The fastest tell is how the app feels in your hand. A real operator pours money into making its software fit a phone properly. A clone rarely bothers, because polish is expensive and the people building it plan to be gone in a month.

So you get buttons sitting just slightly off-centre. Tap targets too small for a thumb. An interface that suddenly forces your phone sideways into a landscape view it was clearly never designed for. When something feels broken, it usually is, and that broken feeling is information.

Next, go straight to the footer. Any operator playing by the rules will show its regulatory licence number right there at the bottom of the page, because being checkable is the whole point of being licensed.

No number, or a number you cannot actually verify anywhere? That is not a small oversight. Same story with terms of service hidden behind dead links, or a support line that rings out into nothing. The honest ones want you to be able to find them.

Now, the padlock. You have probably been told that "https://" and a little padlock icon mean a site is safe. Half right. If a site is missing that padlock, leave immediately, no exceptions.

But its presence proves almost nothing on its own, because scammers use encryption too. All the padlock tells you is that nobody is eavesdropping on the line between you and whoever is running the site. It says nothing about whether that person is a thief. Treat it as the floor, not the finish line.

Where good engineering tells on everyone

Here is the part where fraudsters cannot fake cheaply. Quality. Think about what actually goes into an app that runs well on a phone.

Months of testing against dozens of screen sizes. Designers mapping where a thumb naturally falls so the buttons land there and nowhere else. Engineers chasing down the half-second of lag that makes an interface feel cheap.

None of that is visible to the user directly, but all of it is felt, and none of it is worth doing for an operation that plans to vanish before the chargebacks land.

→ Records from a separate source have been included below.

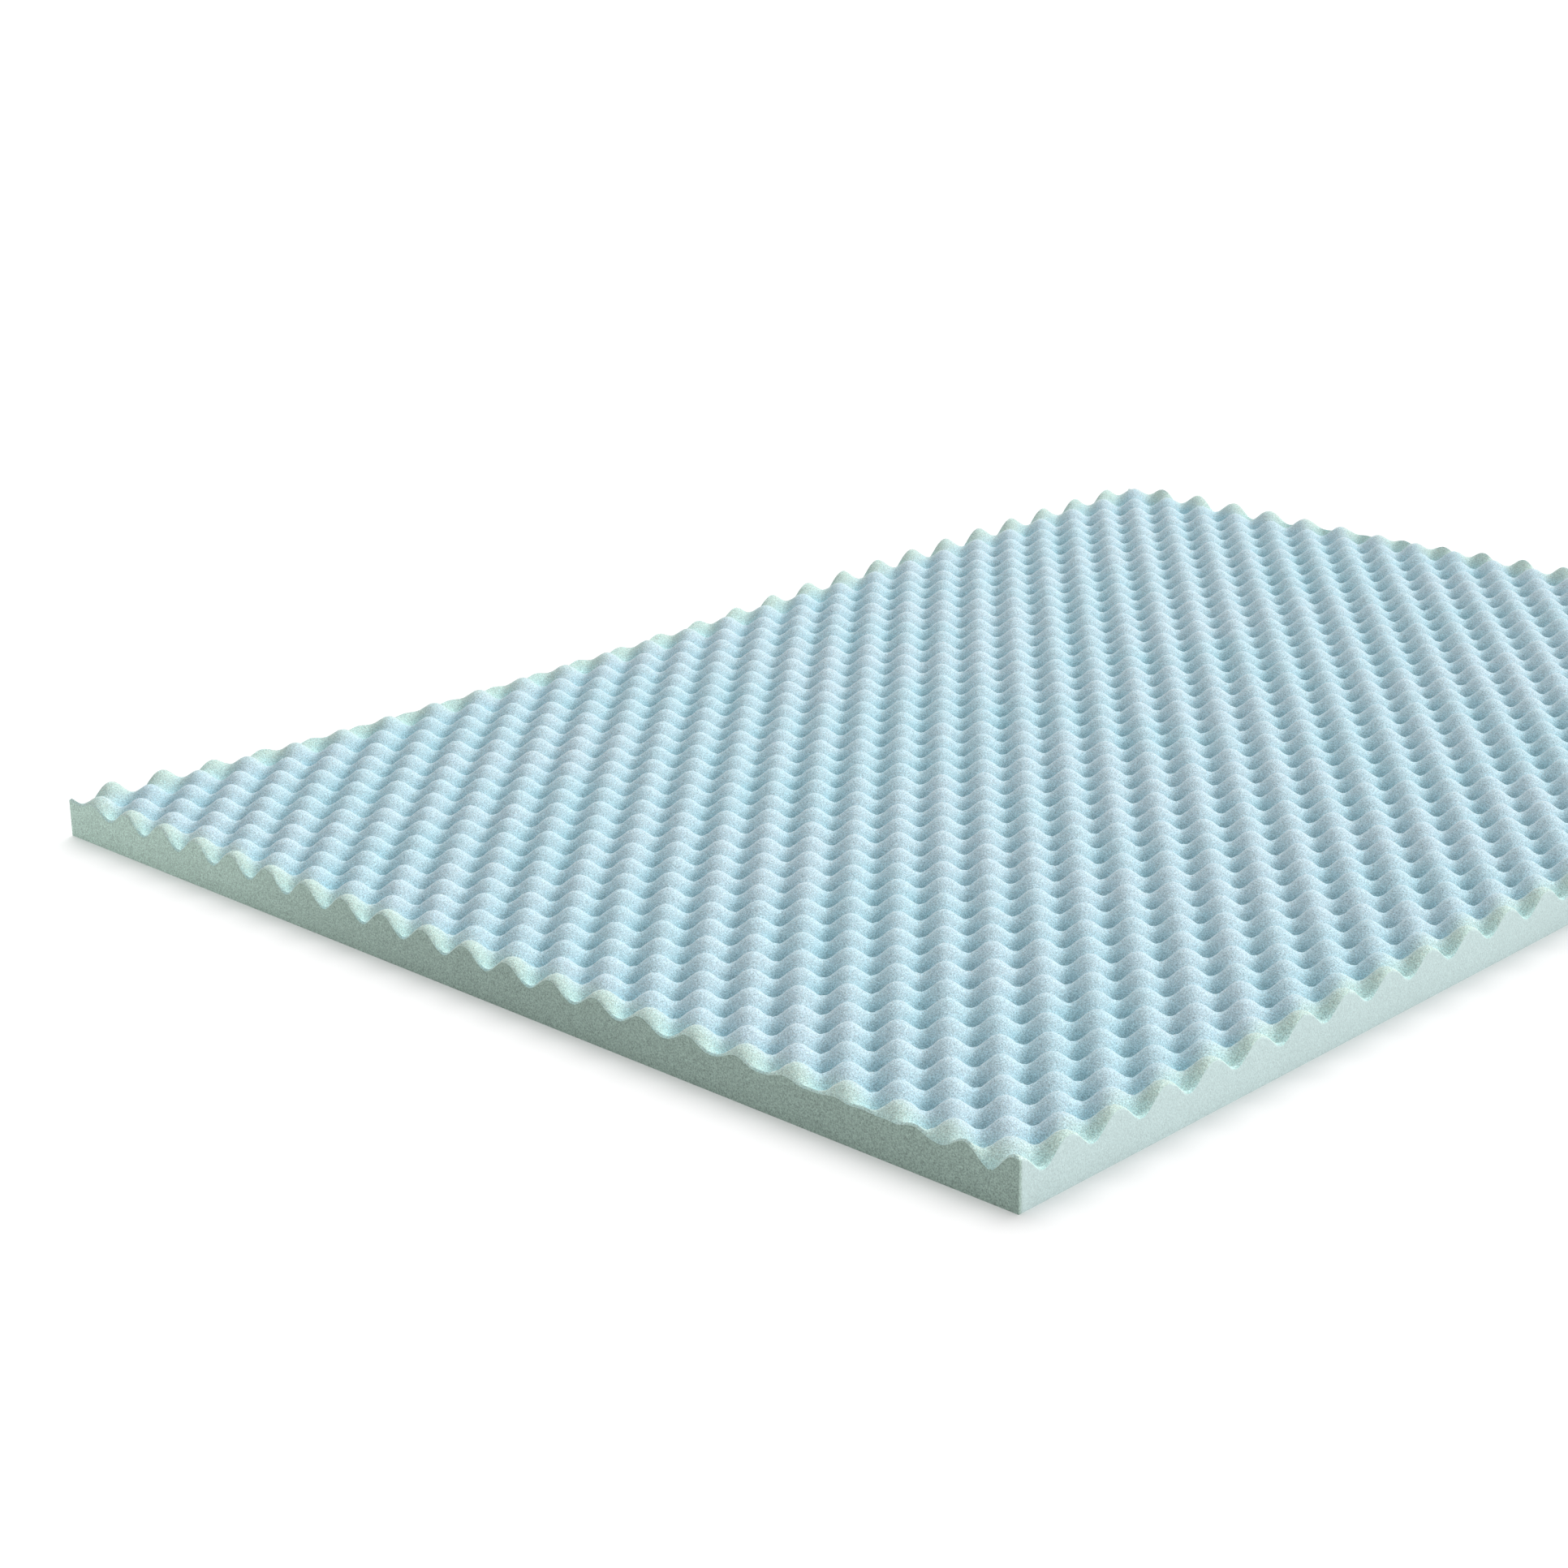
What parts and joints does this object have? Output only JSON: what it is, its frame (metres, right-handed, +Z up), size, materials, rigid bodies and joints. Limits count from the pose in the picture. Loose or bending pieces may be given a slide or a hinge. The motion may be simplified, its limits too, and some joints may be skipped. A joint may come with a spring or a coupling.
{
  "type": "convoluted foam mattress topper",
  "caption": "Full-size foam mattress topper: a flat-backed slab with square-cut sides and a convoluted top of rounded bumps and hollows.",
  "frame": {"origin": "middle of the slab's box on the flat underside, where the topper lies on the mattress", "axes": "+Z up through the bumps, +Y along the bed, +X across it to the right"},
  "size_m": [1.3716, 1.905, 0.051],
  "materials": {
    "foam": "matt open-cell foam, pale blue on top, turning pale green at the rim and grey-green on the cut sides"
  },
  "bodies": {
    "root": {"foam_slab": "foam"}
  },
  "joints": []
}
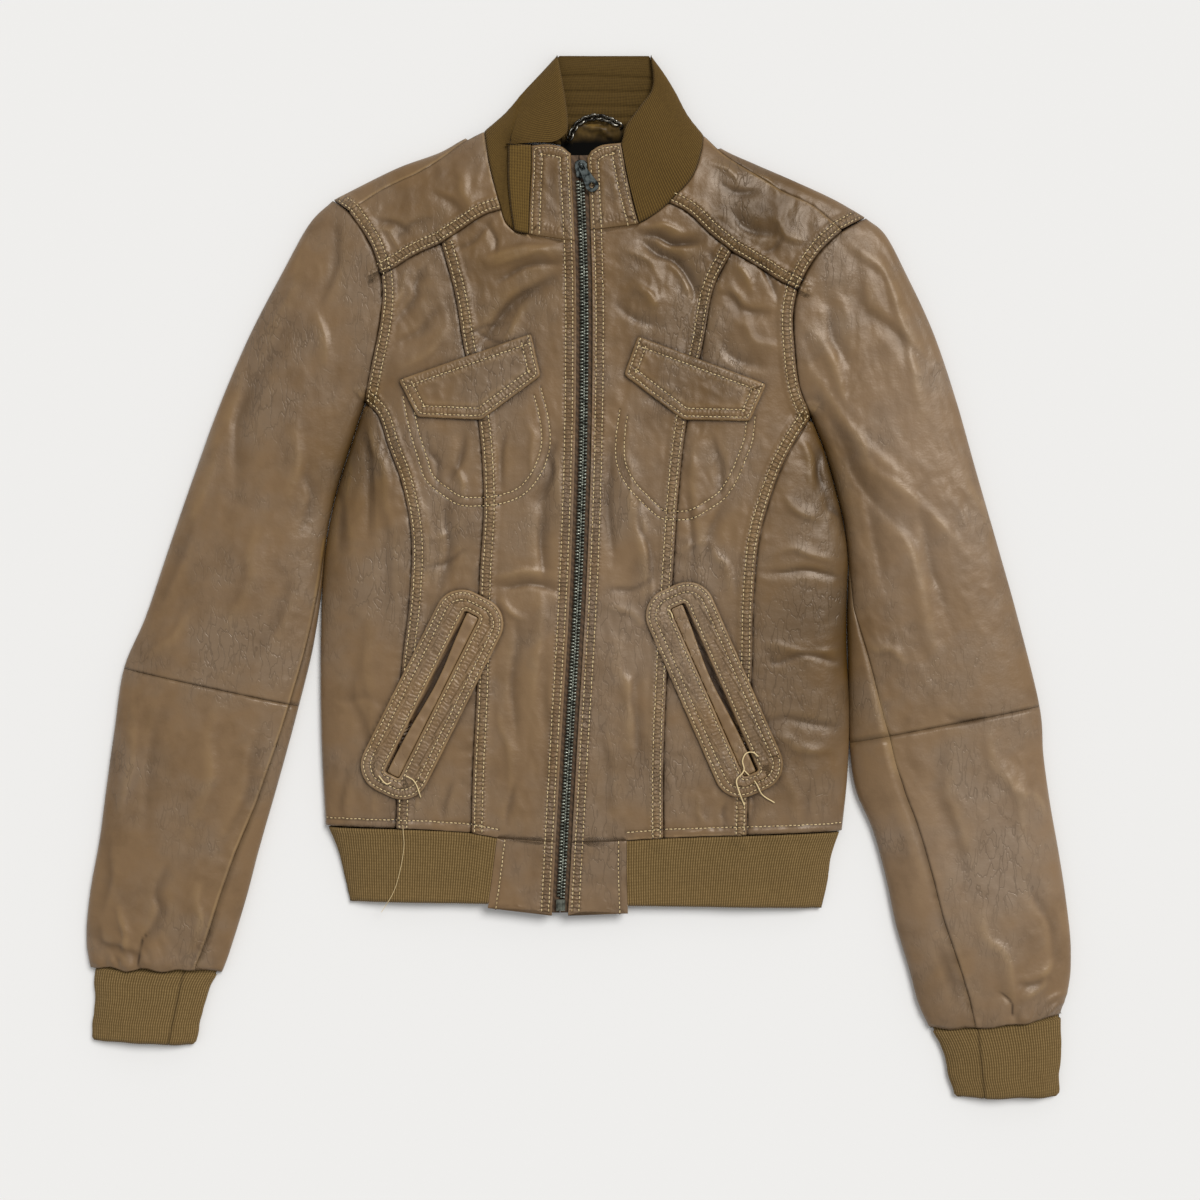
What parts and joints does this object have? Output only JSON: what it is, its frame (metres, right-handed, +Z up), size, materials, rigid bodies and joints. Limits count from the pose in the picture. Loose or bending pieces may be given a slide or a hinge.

That is why front-end quality is one of the more reliable signals you have. Take a look at an established platform, Betway’s online casino, which behaves under your finger and the investment shows immediately: native tap targets, no stutter, nothing fighting your grip, layouts that hold together whether you are on a flagship or a three-year-old budget handset.

That smoothness is not decoration. It is a receipt for a level of spending and oversight a clone simply cannot match. A scammer optimises for getting your details fast. A real company optimises for you still being there in a year, and the software shows which game is being played.

The Golden Checklist

Sixty seconds, three checks, before a single shilling leaves your account.

Licensing: Find the regulatory badge and licence number at the bottom of the page, then actually confirm it with the regulator. The logo alone means nothing; anyone can paste an image.

Payment: A real platform connects to mainstream, authenticated mobile wallets and proper banking systems. If the only way in is some channel you have never heard of, that is your answer.

Biometrics: Decent modern apps let you lock the account with your face or fingerprint. Small thing, but it tells you someone on the other end thought about your security, not just their conversion rate.

That is the whole defence. Not expertise, just a refusal to rush. The fakes are built entirely around the assumption that you will not stop to check. So stop and check.